Un exemple, Ibn Rochd (Averroès XIIe siècle), le grand commentateur d'Aristote, traite de la question du rapport de la foi et de la raison avec la force du penseur et du croyant. Il faut dire que le chemin emprunté par Averroès pour traiter de la question politique est singulièrement original. Le philosophe a concentré son attention sur le thème du rapport entre politique et éthique, entre morale et politique, entre raison et foi. Cette approche est politique. Le débat entre falsafa et religion, raison et foi, spécificité et universalité, fait jaillir la question de l'engagement des penseurs et intellectuels. Cette possibilité se réalise, pour Averroès, du fait de la nécessité de saisir la question de la relation dans la Cité, sur la base de l'ouverture à l'autre, sans laquelle il n'y a pas possibilité de vivre ensemble. Abderrahmane Badawi, un des historiens de la vie et de l'oeuvre d'Averroès, précise que, pour étudier la politique chez notre philosophe, nous avons son commentaire de La République de Platon et celui de la Rhétorique d'Aristote. Averroès lui-même, dans son commentaire de La République, écrit: «La première partie de cet art, la politique, est contenue dans le livre d'Aristote intitulé Nicomachea, et la deuxième partie dans son livre intitulé Politica.» À propos de ces différences d'approche, entre l'islam et l'Occident, l'islamologue Henry Corbin écrit: «On ne redira jamais trop que certains problèmes qui ont absorbé la chrétienté n'ont pas forcément la même forme ni leur équivalent exact en Islam.» L'ouverture, pour Averroès, se réalise par le fait d'interpréter, d'une manière inconditionnellement rationnelle, une réalité politique où rien n'est donné d'avance. Il ne s'agit pas de rechercher le consensus à tout prix et de vouloir accorder pour accorder, ni, pire, de figer ou opposer, mais de saisir et de maîtriser le lien et la tension entre les différentes visions politiques et dimensions; du vivre ensemble où l'autre doit avoir une place, sans que l'on en devienne pour autant l'otage. Cela suppose qu'il soit reconnu que la critique et la raison doivent pouvoir s'exercer d'une manière inconditionnelle. Penser vrai se fonde sur cette inconditionnalité de la raison, pour former un être libre. De même, obéir à la loi, aux principes des devoirs, c'est s'inscrire dans la liberté responsable.

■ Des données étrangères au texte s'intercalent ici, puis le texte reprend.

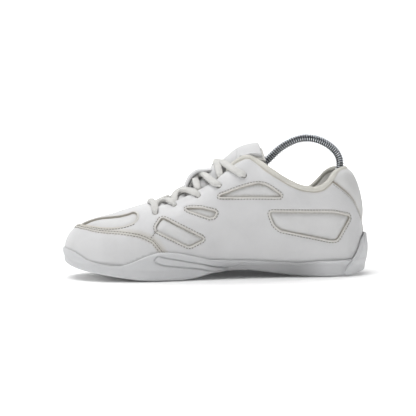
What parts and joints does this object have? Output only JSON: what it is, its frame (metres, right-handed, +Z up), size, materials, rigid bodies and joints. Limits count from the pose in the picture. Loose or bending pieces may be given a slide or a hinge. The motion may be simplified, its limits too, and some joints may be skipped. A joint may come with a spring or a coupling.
{
  "type": "cheer shoe",
  "caption": "White leather low-cut cheer shoe for the right foot, with a sculpted rubber sole, stitched side windows, laces and a coil-spring shoe tree.",
  "frame": {"origin": "centre of the overall box, on the floor", "axes": "+X from the toe to the heel, -Y to the medial side, +Z up"},
  "size_m": [0.257, 0.087, 0.1184],
  "materials": {
    "white_leather": "smooth full-grain, semi-matte",
    "patch_leather": "smooth, softly padded",
    "outsole_rubber": "matte",
    "midsole_rubber": "smooth, satin",
    "insole_board": "fibre board",
    "stiffener": "matte",
    "lining": "brushed knit",
    "sockliner_fabric": "woven",
    "foam": "foam",
    "binding": "soft, rolled",
    "lace_cord": "braided cotton",
    "spring_steel": "bright wire",
    "tree_plastic": "moulded"
  },
  "bodies": {
    "rearfoot": {"flex_web": "midsole_rubber", "flex_vamp": "white_leather", "medial_fore_patch": "patch_leather", "lateral_fore_patch": "patch_leather", "sockliner": "sockliner_fabric", "lace": "lace_cord", "outsole_ball": "outsole_rubber", "outsole_heel": "outsole_rubber", "midsole_ball": "midsole_rubber", "midsole_heel": "midsole_rubber", "heel_cup": "midsole_rubber", "heel_board": "insole_board", "medial_quarter": "white_leather", "lateral_quarter": "white_leather", "medial_mid_patch": "patch_leather", "medial_ankle_patch": "patch_leather", "medial_heel_patch": "patch_leather", "lateral_mid_patch": "patch_leather", "lateral_ankle_patch": "patch_leather", "lateral_heel_patch": "patch_leather", "heel_panel": "white_leather", "heel_counter": "stiffener", "quarter_lining": "lining", "collar_foam": "foam", "collar_lining": "lining", "collar_binding": "binding", "tongue": "white_leather", "tongue_loop": "white_leather", "tree_spring": "spring_steel"},
    "forefoot": {"outsole_toe": "outsole_rubber", "midsole_toe": "midsole_rubber", "toe_board": "insole_board", "toe_cap": "white_leather", "toe_vamp": "white_leather", "medial_toe_patch": "patch_leather", "lateral_toe_patch": "patch_leather", "toe_puff": "stiffener", "vamp_lining": "lining", "tree_toe_form": "tree_plastic", "tree_toe_socket": "spring_steel"},
    "tongue_tip": {"tongue_top": "white_leather"},
    "tree_heel": {"tree_knob": "tree_plastic", "tree_knob_socket": "spring_steel"}
  },
  "joints": [
    {"name": "toe_flex", "type": "hinge", "parent": "rearfoot", "child": "forefoot", "pos_m": [-0.05788, 0, 0.002], "axis": [0, 1, 0], "range_deg": [0, 25], "stiffness_Nm_per_rad": 2, "deforming": ["flex_web", "flex_vamp", "medial_fore_patch", "lateral_fore_patch", "sockliner", "lace", "tree_spring"]},
    {"name": "tongue_fold", "type": "hinge", "parent": "rearfoot", "child": "tongue_tip", "pos_m": [0.01612, 0, 0.095], "axis": [0, 1, 0], "range_deg": [-25, 5], "stiffness_Nm_per_rad": 0.3, "deforming": ["lace"]},
    {"name": "tree_heel_slide", "type": "slide", "parent": "rearfoot", "child": "tree_heel", "axis": [-1, 0, 0], "range_m": [0, 0.02], "stiffness_N_per_m": 300, "springref_m": -0.01, "deforming": ["tree_spring"]}
  ]
}
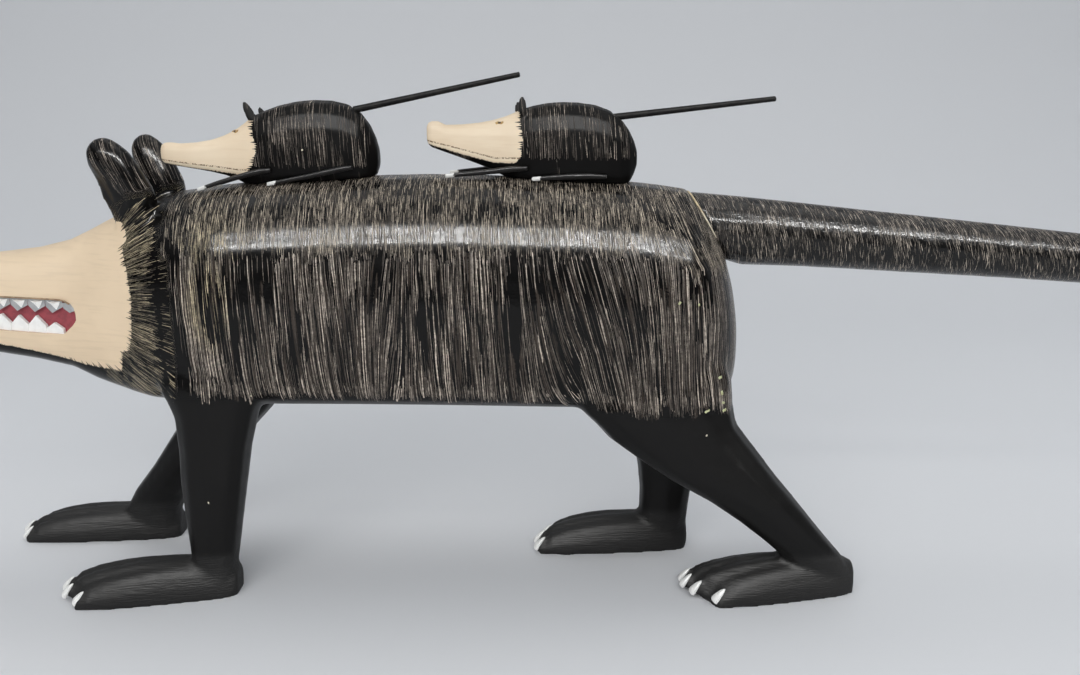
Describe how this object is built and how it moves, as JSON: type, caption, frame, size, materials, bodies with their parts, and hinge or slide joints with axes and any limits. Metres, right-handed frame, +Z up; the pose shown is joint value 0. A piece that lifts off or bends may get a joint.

La politique et, partant, la relation à l'autre différent dans la Cité ont retenu l'attention d'Ibn Rochd d'une manière singulière. Il a précisé l'importance du lien entre les deux niveaux, le politique et l'autre différent: «L'homme a besoin de l'autre pour acquérir la vertu. C'est pourquoi il est un être politique par nature.» Pour Averroès, il y a du politique au sens noble dans tout individu, reste à penser comment vivre ensemble. Si, selon ce philosophe, l'homme n'a pas la possibilité de percevoir directement comment y parvenir, il doit dialoguer, débattre et s'ouvrir par l'intellect. Pour asseoir sa théorie, Averroès se servit de nombreux versets du Coran, médités par les mystiques, et dont la symbolique lui était fort utile. Il fait ainsi référence, par exemple, dans un de ses textes, au verset où le prophète Moïse demanda à Dieu de se montrer à lui, et où Moïse reçut cette réponse: «Tu ne me verras pas; regarde cette montagne: si elle reste immobile à sa place, tu me verras.» Mais lorsque Dieu se manifesta sur la montagne, il la réduisit en poussière et Moïse tomba évanoui. Pour que l'être humain puisse saisir et voir en signes le sens de la vie, et qu'il puisse apprendre à vivre, il lui reste la réflexion, l'ouverture sur ce qui est, à commencer par l'autre, dont la présence, comme l'interpellation réciproque qu'elle permet, lui est bénéfique.
La vertu du dialogue
L'intellect passif et la fermeture sont, au contraire, nuisibles; ils constituent des obstacles à la réalisation de la vie en société. Ibn Rochd démontre la nécessité du dialogue entre les individus, les peuples et les cultures, par-delà toutes les différences, avec, comme dénominateur commun, la raison, celle-ci devant être à la fois inconditionnelle et éclairée par la parole divine qui recommande le raisonnement. L'originalité réside dans le fait que les injonctions divines fondent l'autonomie et la responsabilité de la raison. La Révélation, en intervenant dans le temps des hommes, ne ferme donc pas la possibilité de penser; bien au contraire, elle oriente l'être humain en vue de l'amener à réfléchir et assumer ses responsabilités. Cette voie permet d'abord de respecter ses voisins, d'accueillir l'autre, en tant qu'autre, l'étranger avec l'étrangeté de la différence et, par là, de réaliser la justice. Elle permet ensuite d'assumer les changements, les transformations et les bouleversements produits par la marche du temps. Elle permet enfin d'accéder, autant que faire se peut, au sens plénier de la vie. En ces temps de la désorientation et des égoïsmes, se souvenir de la falsafa sera sans doute salutaire pour accéder à l'universel.